Pada Juli lalu, Covax sebagai aliansi global untuk akses setara dalam vaksin Covid-19 dinilai gagal bertindak cepat. Lembaga ini kesulitan mencapai target dan tujuan awal yang sebelumnya telah direncanakan.
Awalnya, Covax terkendala uang tunai. Namun, beberapa bulan kemudian setelah memiliki dana untuk menandatangani kesepakatan pasokan global, Covax terbentur masalah kurangya modal para produsen vaksin untuk meningkatkan kapasitas produksinya.
Baca juga : Percepatan Vaksinasi dari Tingkat Kampung Mulai Dilakukan
Lembaga ini memang akhirnya mengirimkan 600 ribu dosis AstraZeneca pada 24 Februari, ke Ghana. Pada momentum pengiriman itu, sebagai perbandingan, 27 persen populasi di Inggris telah divaksinasi, 13 persen di AS, 5 persen di Eropa. Adapun, di benua Afrika, baru 0,23 persen dari total populasi telah mendapatkan suntikan Covid-19.
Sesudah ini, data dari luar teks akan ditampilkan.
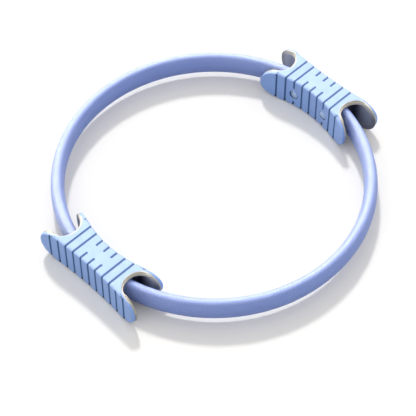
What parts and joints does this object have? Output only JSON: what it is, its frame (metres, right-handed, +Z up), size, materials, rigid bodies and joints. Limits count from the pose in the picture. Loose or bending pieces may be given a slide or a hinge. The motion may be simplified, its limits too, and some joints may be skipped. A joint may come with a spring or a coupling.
{
  "type": "pilates ring",
  "caption": "Springy pilates ring: a padded hoop in a textured rubber sleeve, with grooved, notched grips on opposite sides that are pressed from inside or outside.",
  "frame": {"origin": "middle of the hoop, on the surface that the grips rest on", "axes": "+Z up out of the hoop's plane, +X from the left grip to the right grip, +Y to the back half of the hoop"},
  "size_m": [0.3964, 0.3758, 0.041],
  "materials": {
    "skin_rubber": "satin light-blue thermoplastic rubber",
    "sleeve_rubber": "light periwinkle rubber with a fine net relief",
    "hard_shell": "matte cream plastic",
    "plug_plastic": "satin light-blue plastic",
    "foam": "dark closed-cell foam",
    "fibreglass": "translucent straw-coloured pultruded fibreglass",
    "steel": "zinc-plated steel"
  },
  "bodies": {
    "left_grip_and_hoop": {"front_bar": "fibreglass", "back_bar": "fibreglass", "front_padding": "foam", "back_padding": "foam", "front_sleeve": "sleeve_rubber", "back_sleeve": "sleeve_rubber", "left_skin": "skin_rubber", "left_outer_shell": "hard_shell", "left_inner_shell": "hard_shell", "left_splice_plate": "steel", "left_rivets": "steel", "left_screws": "steel", "left_screw_plugs": "plug_plastic"},
    "right_grip": {"right_skin": "skin_rubber", "right_outer_shell": "hard_shell", "right_inner_shell": "hard_shell", "right_splice_plate": "steel", "right_rivets": "steel", "right_screws": "steel", "right_screw_plugs": "plug_plastic"}
  },
  "joints": [
    {"name": "squeeze", "type": "slide", "parent": "left_grip_and_hoop", "child": "right_grip", "axis": [-1, 0, 0], "range_m": [-0.02, 0.07], "stiffness_N_per_m": 1500, "deforming": ["front_bar", "back_bar", "front_padding", "back_padding", "front_sleeve", "back_sleeve"]}
  ]
}
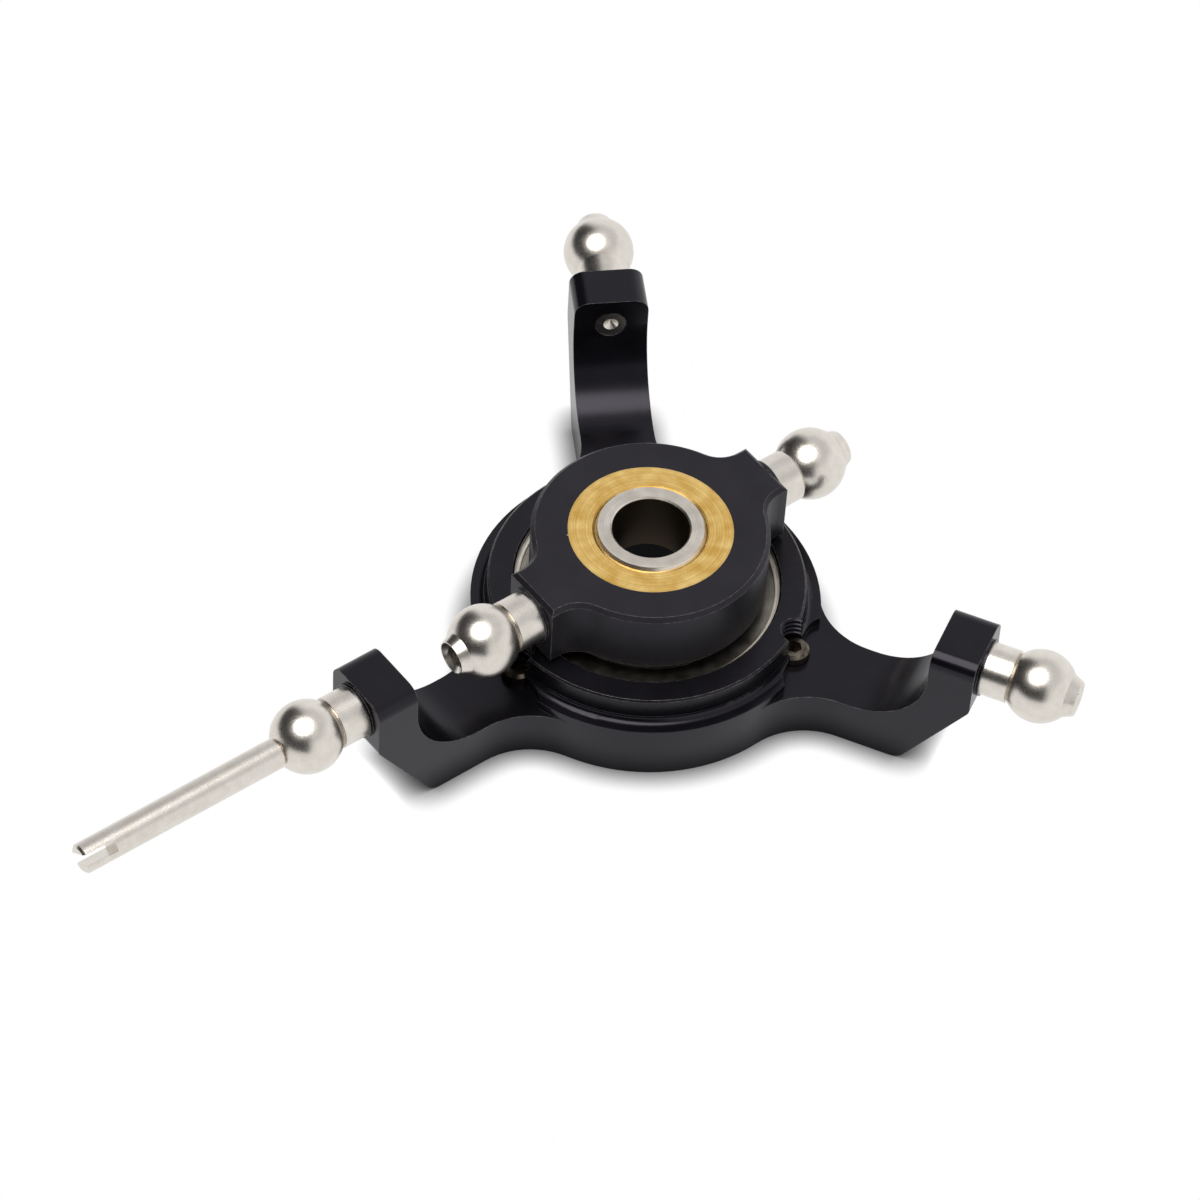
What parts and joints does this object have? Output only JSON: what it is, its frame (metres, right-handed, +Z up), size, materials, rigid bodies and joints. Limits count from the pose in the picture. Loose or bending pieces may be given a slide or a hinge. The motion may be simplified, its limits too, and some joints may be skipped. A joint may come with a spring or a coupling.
{
  "type": "helicopter swashplate",
  "caption": "Swashplate for a model helicopter: a fixed plate with upturned arms and link balls, a rotating hub in a ball bearing, and a uniball that slides on the mast.",
  "frame": {"origin": "centre of the uniball on the mast axis, about which the plate and hub tilt; the stud axes lie in its plane", "axes": "+Z up the mast towards the rotor head, +X along the arm with the anti-rotation pin, towards the tail, +Y to the left of someone looking along +X"},
  "size_m": [0.0597, 0.0522, 0.011],
  "materials": {
    "black_anodised": "black anodised, satin",
    "hub_anodised": "black anodised, satin",
    "bearing_steel": "ground and polished",
    "shield_steel": "rolled sheet",
    "nylon": "moulded, matt",
    "spring_steel": "phosphated spring steel",
    "race_brass": "turned, satin",
    "uniball_steel": "turned and polished",
    "stud_nickel": "satin nickel-plated",
    "pin_nickel": "satin nickel-plated",
    "screw_steel": "plain steel"
  },
  "bodies": {
    "plate": {"outer_plate": "black_anodised", "bearing_cap": "black_anodised", "bearing_outer_race": "bearing_steel", "bearing_shield_lower": "shield_steel", "bearing_shield_upper": "shield_steel", "outer_ball_stud_right": "stud_nickel", "outer_ball_stud_left": "stud_nickel", "anti_rotation_stud": "pin_nickel", "lock_screw_tail": "screw_steel", "lock_screw_right": "screw_steel", "lock_screw_left": "screw_steel"},
    "cage": {"bearing_cage": "nylon", "bearing_balls": "bearing_steel"},
    "hub": {"rotating_hub": "hub_anodised", "bearing_inner_race": "bearing_steel", "retaining_ring": "spring_steel", "race_ring_lower": "race_brass", "race_ring_upper": "race_brass"},
    "inner_studs": {"inner_ball_stud_tail": "stud_nickel", "inner_ball_stud_nose": "stud_nickel"},
    "uniball": {"uniball": "uniball_steel"}
  },
  "joints": [
    {"name": "hub_spin", "type": "hinge", "parent": "plate", "child": "hub", "pos_m": [0, 0, 0], "axis": [0, 0, 1], "continuous": true},
    {"name": "cage_spin", "type": "hinge", "parent": "plate", "child": "cage", "pos_m": [0, 0, 0], "axis": [0, 0, 1], "continuous": true},
    {"name": "uniball_roll", "type": "hinge", "parent": "hub", "child": "inner_studs", "pos_m": [0, 0, 0], "axis": [1, 0, 0], "range_deg": [-11, 11]},
    {"name": "uniball_pitch", "type": "hinge", "parent": "inner_studs", "child": "uniball", "pos_m": [0, 0, 0], "axis": [0, 1, 0], "range_deg": [-11, 11]}
  ],
  "couplings": [
    {"joint": "cage_spin", "follows": "hub_spin", "ratio": 0.44707}
  ]
}
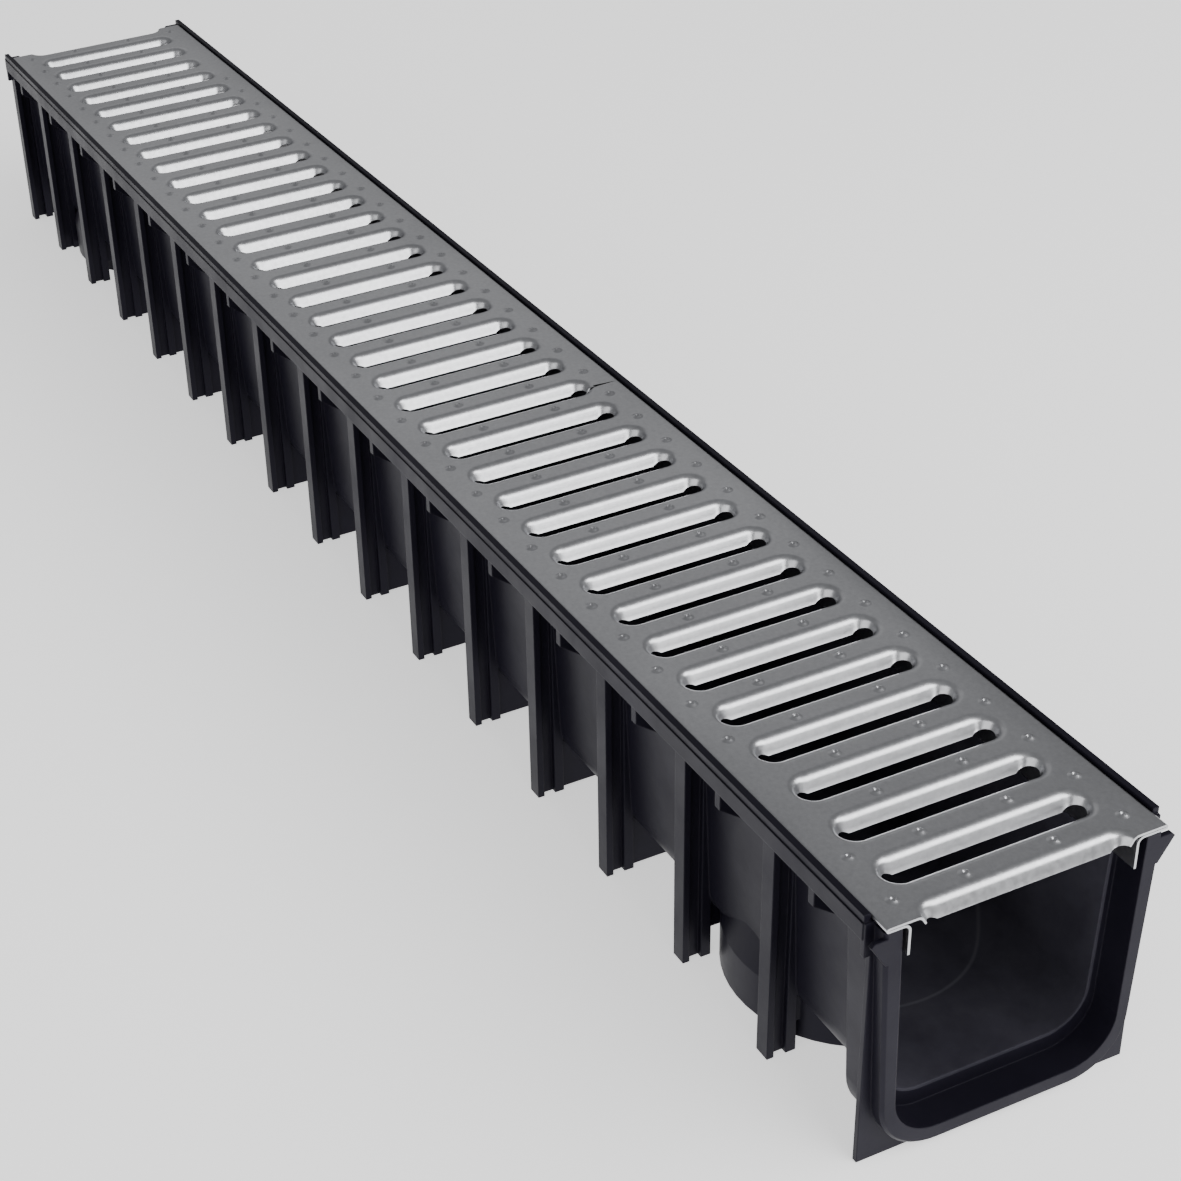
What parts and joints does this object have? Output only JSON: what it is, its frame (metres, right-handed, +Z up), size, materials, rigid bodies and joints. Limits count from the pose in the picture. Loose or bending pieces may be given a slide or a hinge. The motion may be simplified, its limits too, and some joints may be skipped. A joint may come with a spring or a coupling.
{
  "type": "channel drain",
  "caption": "Ribbed plastic drainage channel with a slotted galvanised steel grating resting in its rim, a socket end, a spigot end and closed bottom outlets.",
  "frame": {"origin": "on the ground plane under the middle of the whole channel, midway between its two ends", "axes": "+X along the channel towards the socket end, +Y across it, +Z up out of the grating"},
  "size_m": [1.0124, 0.1266, 0.1158],
  "materials": {
    "black_plastic": "satin",
    "galvanised_steel": "galvanised"
  },
  "bodies": {
    "root": {"channel_body": "black_plastic", "grating": "galvanised_steel"}
  },
  "joints": []
}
Haiti baru menerima pengiriman pertamanya pada 15 Juli setelah berbulan-bulan dijanjikan. Itu pun hanya 500 ribu dosis untuk populasi lebih dari 11 juta.
Perbandingan kontras lain juga terjadi saat Kanada yang telah membeli lebih dari 10 dosis untuk setiap penduduk, sementara tingkat vaksinasi di Sierra Leone baru menembus 1 persen dari total populasinya pada 20 Juni.
"Ini seperti kelaparan di mana orang-orang terkaya menangkap pembuat roti,” kata utusan Uni Afrika untuk pengadaan vaksin, Strive Masiyiwa.
Bagi kepala Progam HIV/AIDS PBB (UNAIDS), Winnie Byanyima, kondisi sulitnya penyaluran vaksin untuk negara berkembang adalah parodi. Parodi, lantaran dunia ternyata hanya belajar sedikit dari penanganan pandemi AIDS .
"Obat-obatan harus menjadi barang publik global, bukan hanya seperti tas tangan mewah yang Anda beli di pasar," ujar Byanyima.
Sejauh ini, Covax baru berhasil mengirimkan 107 juta dosis vaksin. Dan sekarang, Covax terpaksa bergantung pada donasi yang tidak pasti dari negara-negara yang memiliki surplus vaksin.
Mantan Perdana Menteri Inggris, Gordon Brown menuduh negara-negara kaya telah melakukan penyimpangan moral dengan menimbun vaksin Covid-19. Sementara, negara-negara miskin berjuang untuk mendapatkan pasokan.
Brown pun mendesak Presiden Amerika Serikat Joe Biden dan para pemimpin Kelompok Tujuh (G7) lainnya untuk segera mengirimkan vaksin dari gudang di Amerika dan Eropa ke Afrika. "Kami berada dalam perlombaan 'senjata' baru -untuk memberikan vaksin ke orang secepat mungkin, tetapi ini adalah perlombaan senjata di mana Barat memiliki cengkeraman pada pasokan vaksin," katanya.